14. Always put Iranian women in the spotlight, but only if they are dropping their veil. Iran has no female lawyers or activists, and women can’t care less about inheritance, marriage, and divorce laws or discrimination in the job market. Regularly remind your audience that Iranian women only ever have one goal: uncovering their hair.
15. Remember Iranians don’t aspire to get a job, build a career, invest in a house, buy a car, raise kids or go on holidays. Make it clear that they are not affected one bit by the collapse of their national currency amid U.S. sanctions. Always mention that Iranians want democracy and freedom by any means possible, including having their nation bombed to salvation.
16. As an Iran commentator, write confidently and on behalf of all Iranians, even if you have never been to Iran nor speak Persian.

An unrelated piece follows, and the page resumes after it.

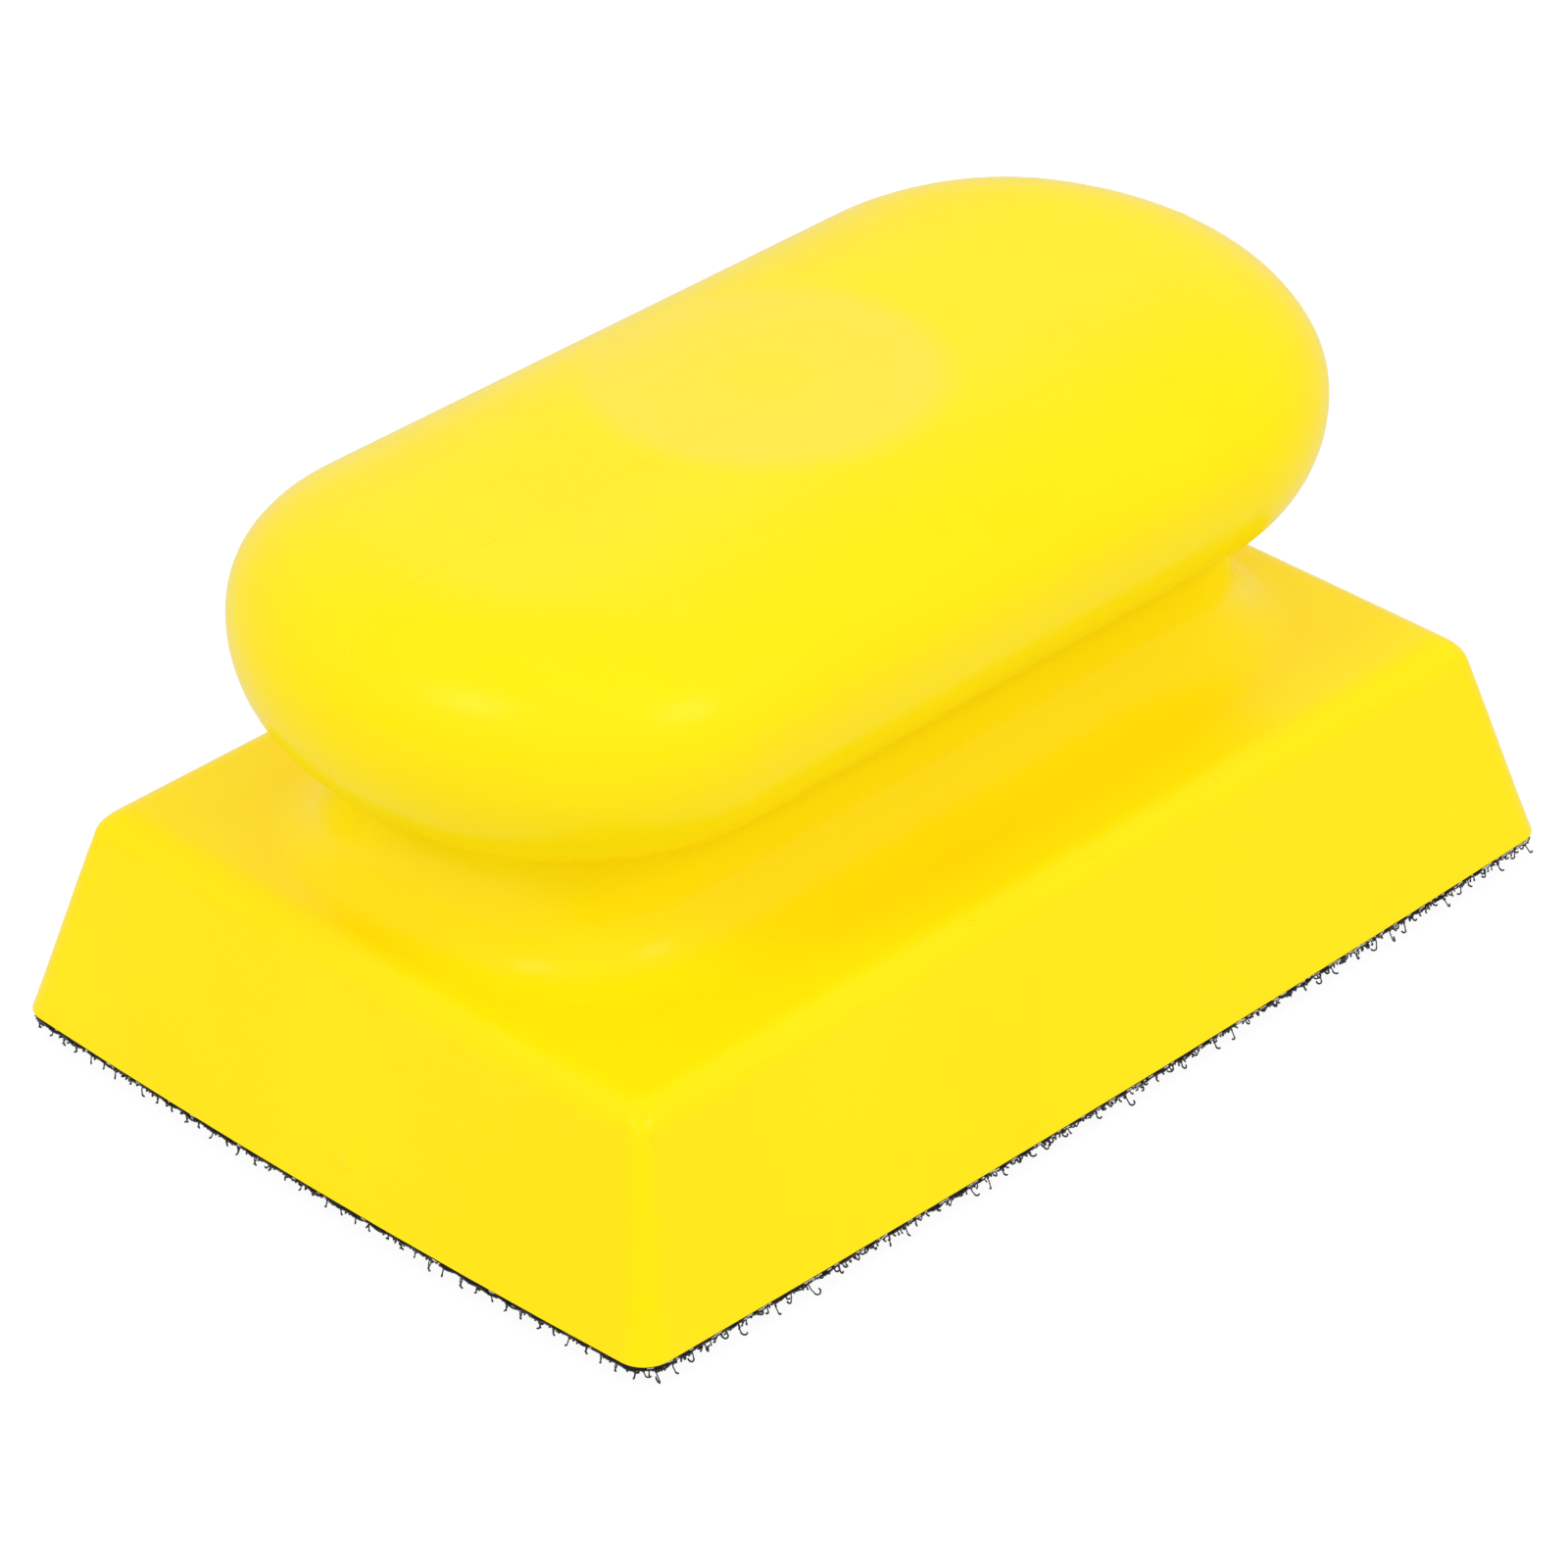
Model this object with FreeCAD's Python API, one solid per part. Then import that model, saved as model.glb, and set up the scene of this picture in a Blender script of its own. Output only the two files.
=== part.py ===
import FreeCAD, Part
import math
import os

# Hand float block for rubbing down floors and joints: a one-piece polyurethane moulding (tapered
# base, waisted neck and palm grip) on a sole of hook tape.  Millimetres.  +X runs along the block,
# +Z points up, and the origin is the middle of the sole, level with the tips of the hooks.

# ---- driving dimensions ------------------------------------------------------------------------
LENGTH = 125.0               # over the moulding's lower edge, at the middle of the short sides
WIDTH = 85.5                 # over the moulding's lower edge, at the middle of the long sides

PILE_HEIGHT = 1.9            # hooks, from the tape down to their tips
TAPE_THICKNESS = 0.5         # woven ground of the hook tape
ADHESIVE_THICKNESS = 0.15    # bond between the tape and the moulding
TAPE_MARGIN = 0.25           # the tape is trimmed this far inside the moulding's edge
ADHESIVE_MARGIN = 0.5        # the bond stops just short of the tape's cut edge
PILE_MARGIN = 0.8            # the outermost hooks stand this far inside the moulding's edge

BASE_HEIGHT = 22.0
BASE_TAPER = 6.85            # each side would lean in this far if it ran up to the base's top
END_BOW = 1.0                # the short sides swell out this much at their middle
SIDE_BOW = 0.8               # and the long sides this much
CORNER_RADIUS_LOW = 3.2      # upright corners, at the bottom
CORNER_RADIUS_HIGH = 1.6     # upright corners, at the top
SHOULDER_RADIUS = 3.5        # from the base's sides over to its top

# Outlines in plan: half length, half width, radius of the end's nose, radius of the end's corners.
FOOT_OUTLINE = (52.4, 27.5, 85.0, 18.0)
NECK_OUTLINE = (47.8, 20.0, 80.0, 12.5)
UNDERSIDE_OUTLINE = (45.9, 18.9, 30.0, 18.0)
BELLY_OUTLINE = (58.6, 30.0, 34.4, 24.8)
CREST_OUTLINE = (43.9, 8.7, 14.3, 4.7)

# Levels above the moulding's lower face.
UNDERSIDE_LEVEL = 33.9       # the grip's lower rounding heads for this level
BELLY_LEVEL = 46.6           # where the grip is widest
GRIP_TOP = 58.0
FLARE_HEIGHT = 6.0           # hollow sweep from the base's top up to the neck's wall
LOWER_TURN = math.radians(67)  # how far the lower rounding turns before the throat's hollow
UPPER_FULLNESS = 2.2         # 2 would round the grip's top as an ellipse; more is fuller

# ---- heights of the layers ---------------------------------------------------------------------
TAPE_BOTTOM = PILE_HEIGHT
ADHESIVE_BOTTOM = TAPE_BOTTOM + TAPE_THICKNESS
MOULDING_BOTTOM = ADHESIVE_BOTTOM + ADHESIVE_THICKNESS

# ---- steps in the lofted surfaces --------------------------------------------------------------
FLARE_STEPS = 6
THROAT_STEPS = 4
LOWER_ROUNDING_STEPS = 8
UPPER_ROUNDING_STEPS = 9


def point(x, y, z):
    return FreeCAD.Vector(x, y, z)


def corners(half_length, half_width, z):
    """Four corners of a rectangle, anticlockwise from -X -Y."""
    return [
        point(-half_length, -half_width, z),
        point(half_length, -half_width, z),
        point(half_length, half_width, z),
        point(-half_length, half_width, z),
    ]


def rectangle(half_length, half_width, z):
    """Closed outline with straight sides."""
    ring = corners(half_length, half_width, z)
    sides = [Part.LineSegment(ring[i], ring[(i + 1) % 4]).toShape() for i in range(4)]
    return Part.Wire(sides)


def bowed_rectangle(margin, z):
    """The moulding's lower outline moved in by margin: four shallow arcs that meet in corners."""
    half_length = LENGTH / 2 - margin
    half_width = WIDTH / 2 - margin
    ring = corners(half_length - END_BOW, half_width - SIDE_BOW, z)
    middles = [
        point(0, -half_width, z),
        point(half_length, 0, z),
        point(0, half_width, z),
        point(-half_length, 0, z),
    ]
    sides = [Part.Arc(ring[i], middles[i], ring[(i + 1) % 4]).toShape() for i in range(4)]
    return Part.Wire(sides)


def round_ended_outline(outline, z):
    """Straight sides, and ends made of a corner arc, a nose arc and a corner arc, all tangent."""
    half_length, half_width, nose, corner = outline
    nose_x = half_length - nose
    corner_y = half_width - corner
    corner_x = nose_x + math.sqrt((nose - corner) ** 2 - corner_y ** 2)
    join_angle = math.atan2(corner_y, corner_x - nose_x)
    mid_angle = (join_angle + math.pi / 2) / 2
    join_x = nose_x + nose * math.cos(join_angle)
    join_y = nose * math.sin(join_angle)
    mid_x = corner_x + corner * math.cos(mid_angle)
    mid_y = corner_y + corner * math.sin(mid_angle)

    edges = []
    for end in (1, -1):
        side_end = point(end * corner_x, -end * half_width, z)
        first_mid = point(end * mid_x, -end * mid_y, z)
        first_join = point(end * join_x, -end * join_y, z)
        tip = point(end * half_length, 0, z)
        second_join = point(end * join_x, end * join_y, z)
        second_mid = point(end * mid_x, end * mid_y, z)
        next_side = point(end * corner_x, end * half_width, z)
        edges.append(Part.LineSegment(point(-end * corner_x, -end * half_width, z), side_end))
        edges.append(Part.Arc(side_end, first_mid, first_join))
        edges.append(Part.Arc(first_join, tip, second_join))
        edges.append(Part.Arc(second_join, second_mid, next_side))
    return Part.Wire([edge.toShape() for edge in edges])


def blend(start, end, share):
    """Outline part of the way from start to end."""
    return tuple(a + (b - a) * share for a, b in zip(start, end))


def lower_rounding(angle):
    """Level and outline where the grip's lower rounding has turned by angle below the belly."""
    level = BELLY_LEVEL - (BELLY_LEVEL - UNDERSIDE_LEVEL) * math.sin(angle)
    return level, blend(BELLY_OUTLINE, UNDERSIDE_OUTLINE, 1 - math.cos(angle))


def upper_rounding(angle):
    """Level and outline at one step of the grip's upper rounding, from 0 at the belly to pi / 2."""
    rise = math.sin(angle) ** (2 / UPPER_FULLNESS)
    reach = math.cos(angle) ** (2 / UPPER_FULLNESS)
    level = BELLY_LEVEL + (GRIP_TOP - BELLY_LEVEL) * rise
    return level, blend(BELLY_OUTLINE, CREST_OUTLINE, 1 - reach)


def flare_sections():
    """From the base's top up to the neck's wall."""
    sections = []
    for i in range(FLARE_STEPS + 1):
        angle = math.pi / 2 * i / FLARE_STEPS
        level = BASE_HEIGHT + FLARE_HEIGHT * (1 - math.cos(angle))
        sections.append((level, blend(FOOT_OUTLINE, NECK_OUTLINE, math.sin(angle))))
    return sections


def throat_sections():
    """From the neck's wall out to where the grip's lower rounding begins, at the same slope."""
    top_level, top_outline = lower_rounding(LOWER_TURN)
    slope = math.atan2(
        (BELLY_OUTLINE[1] - UNDERSIDE_OUTLINE[1]) * math.sin(LOWER_TURN),
        (BELLY_LEVEL - UNDERSIDE_LEVEL) * math.cos(LOWER_TURN),
    )
    radius = (top_outline[1] - NECK_OUTLINE[1]) / (1 - math.cos(slope))
    sections = []
    for i in range(THROAT_STEPS):
        angle = slope * i / THROAT_STEPS
        level = top_level - radius * (math.sin(slope) - math.sin(angle))
        share = (1 - math.cos(angle)) / (1 - math.cos(slope))
        sections.append((level, blend(NECK_OUTLINE, top_outline, share)))
    return sections


def grip_sections():
    """From the throat up past the belly, the grip's widest level, to the flat crest."""
    sections = []
    for i in range(LOWER_ROUNDING_STEPS):
        sections.append(lower_rounding(LOWER_TURN * (1 - i / LOWER_ROUNDING_STEPS)))
    for i in range(UPPER_ROUNDING_STEPS + 1):
        sections.append(upper_rounding(math.pi / 2 * i / UPPER_ROUNDING_STEPS))
    return sections


def neck_and_grip():
    """The waisted neck and the palm grip, lofted through level sections from foot to crest."""
    sections = flare_sections() + throat_sections() + grip_sections()
    wires = [round_ended_outline(outline, level) for level, outline in sections]
    return Part.makeLoft(wires, True)


def round_edges(shape, radii):
    """Fillet edges; radii holds (edge number, radius at its start, radius at its end)."""
    document = FreeCAD.newDocument()
    plain = document.addObject("Part::Feature", "plain")
    plain.Shape = shape
    rounded = document.addObject("Part::Fillet", "rounded")
    rounded.Base = plain
    rounded.Edges = radii
    document.recompute()
    result = rounded.Shape.copy()
    FreeCAD.closeDocument(document.Name)
    return result


def tapered_base():
    """Block with leaning sides, softened upright corners and a rounded shoulder."""
    lower = bowed_rectangle(0, 0)
    upper = rectangle(LENGTH / 2 - BASE_TAPER, WIDTH / 2 - BASE_TAPER, BASE_HEIGHT)
    block = Part.makeLoft([lower, upper], True, True)
    radii = []
    for number, edge in enumerate(block.Edges, 1):
        levels = [vertex.Point.z for vertex in edge.Vertexes]
        if min(levels) > 0.5 * BASE_HEIGHT:
            radii.append((number, SHOULDER_RADIUS, SHOULDER_RADIUS))
        elif levels[0] < levels[1]:
            radii.append((number, CORNER_RADIUS_LOW, CORNER_RADIUS_HIGH))
        elif levels[0] > levels[1]:
            radii.append((number, CORNER_RADIUS_HIGH, CORNER_RADIUS_LOW))
    return round_edges(block, radii)


def moulded_body():
    """One moulding: the base and the neck and grip are the same material with no seam."""
    body = tapered_base().fuse(neck_and_grip()).removeSplitter()
    body.translate(point(0, 0, MOULDING_BOTTOM))
    return body


def sole_sheet(margin, bottom, thickness):
    """A layer of the sole: the moulding's lower outline moved in by margin, corners rounded."""
    face = Part.Face(bowed_rectangle(margin, bottom))
    sheet = face.extrude(point(0, 0, thickness))
    upright = [edge for edge in sheet.Edges if edge.BoundBox.ZLength > 0.5 * thickness]
    return sheet.makeFillet(CORNER_RADIUS_LOW - margin, upright)


def export(node, shape):
    solid = shape.Solids[0]
    solid.exportStep(os.path.join("parts", node + ".step"))
    print(node, "valid" if solid.isValid() else "NOT VALID", round(solid.Volume / 1000, 2), "cm3")


os.makedirs("parts", exist_ok=True)
export("moulded_body", moulded_body())
export("adhesive_film", sole_sheet(ADHESIVE_MARGIN, ADHESIVE_BOTTOM, ADHESIVE_THICKNESS))
export("hook_tape_backing", sole_sheet(TAPE_MARGIN, TAPE_BOTTOM, TAPE_THICKNESS))
export("hook_pile", sole_sheet(PILE_MARGIN, 0, PILE_HEIGHT))
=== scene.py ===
import math
import random

import bmesh
import bpy
from mathutils import Matrix, Quaternion, Vector
from mathutils.bvhtree import BVHTree


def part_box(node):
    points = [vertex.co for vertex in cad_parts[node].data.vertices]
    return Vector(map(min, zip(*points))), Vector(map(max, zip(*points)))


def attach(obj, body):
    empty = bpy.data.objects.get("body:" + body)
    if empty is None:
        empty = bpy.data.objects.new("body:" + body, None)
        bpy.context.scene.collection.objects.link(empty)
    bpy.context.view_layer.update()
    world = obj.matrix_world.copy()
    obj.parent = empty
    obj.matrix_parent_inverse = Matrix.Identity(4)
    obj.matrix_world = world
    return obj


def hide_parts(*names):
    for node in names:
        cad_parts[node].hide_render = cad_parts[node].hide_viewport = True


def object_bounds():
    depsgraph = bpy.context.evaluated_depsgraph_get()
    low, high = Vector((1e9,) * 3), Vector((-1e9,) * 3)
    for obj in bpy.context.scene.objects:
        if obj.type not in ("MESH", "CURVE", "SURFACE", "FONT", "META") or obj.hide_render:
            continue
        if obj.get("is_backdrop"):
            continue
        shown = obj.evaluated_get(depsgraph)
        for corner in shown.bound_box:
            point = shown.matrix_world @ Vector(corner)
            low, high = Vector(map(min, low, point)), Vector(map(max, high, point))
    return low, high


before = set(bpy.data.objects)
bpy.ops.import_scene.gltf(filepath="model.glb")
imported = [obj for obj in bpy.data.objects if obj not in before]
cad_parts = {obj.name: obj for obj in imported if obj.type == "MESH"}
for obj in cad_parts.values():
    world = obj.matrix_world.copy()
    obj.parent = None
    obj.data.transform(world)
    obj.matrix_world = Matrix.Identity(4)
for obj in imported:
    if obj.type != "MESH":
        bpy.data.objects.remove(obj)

# Looks of the hand float block: a yellow polyurethane moulding on a sole of black hook tape.
# Metres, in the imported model's frame; MM turns the millimetres used below into metres.

cad_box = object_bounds()
MM = 0.001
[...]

You are a bona fide Iran expert if you are white, male, and have an assistant who can tweet in Persian on your behalf.
17. As an Iran expert, make sure to comment in black-and-white terms and stay on message when presented with contradictory facts. Always take straightforward, brazen stances because nuances only lead to questions and create unnecessary confusion for readers.
18. Underline at every occasion possible how much you care about the well-being of Iranians and that devising a strict sanctions program to pulverize all sectors of their economy is undeniably for their own good. You know better than them, after all.
19. Always cite verses of Persian poetry. Especially on Twitter. Especially for special occasions such as the Persian New Year. Especially for special occasions such as the latest round of U.S. sanctions. Poets Ferdowsi and Hafez are solid references, but Rumi is by far the optimal choice.
20. Always insist that Iranians are partial to anyone who strangles their economy and bombs their country while citing verses of Persian poetry. After all, this is the day they have been dreaming of for decades: to be brought under the mothering wing of America as they laugh and brandish red roses in the air to the chants of “Freedom! Democracy! Equality! Poetry!”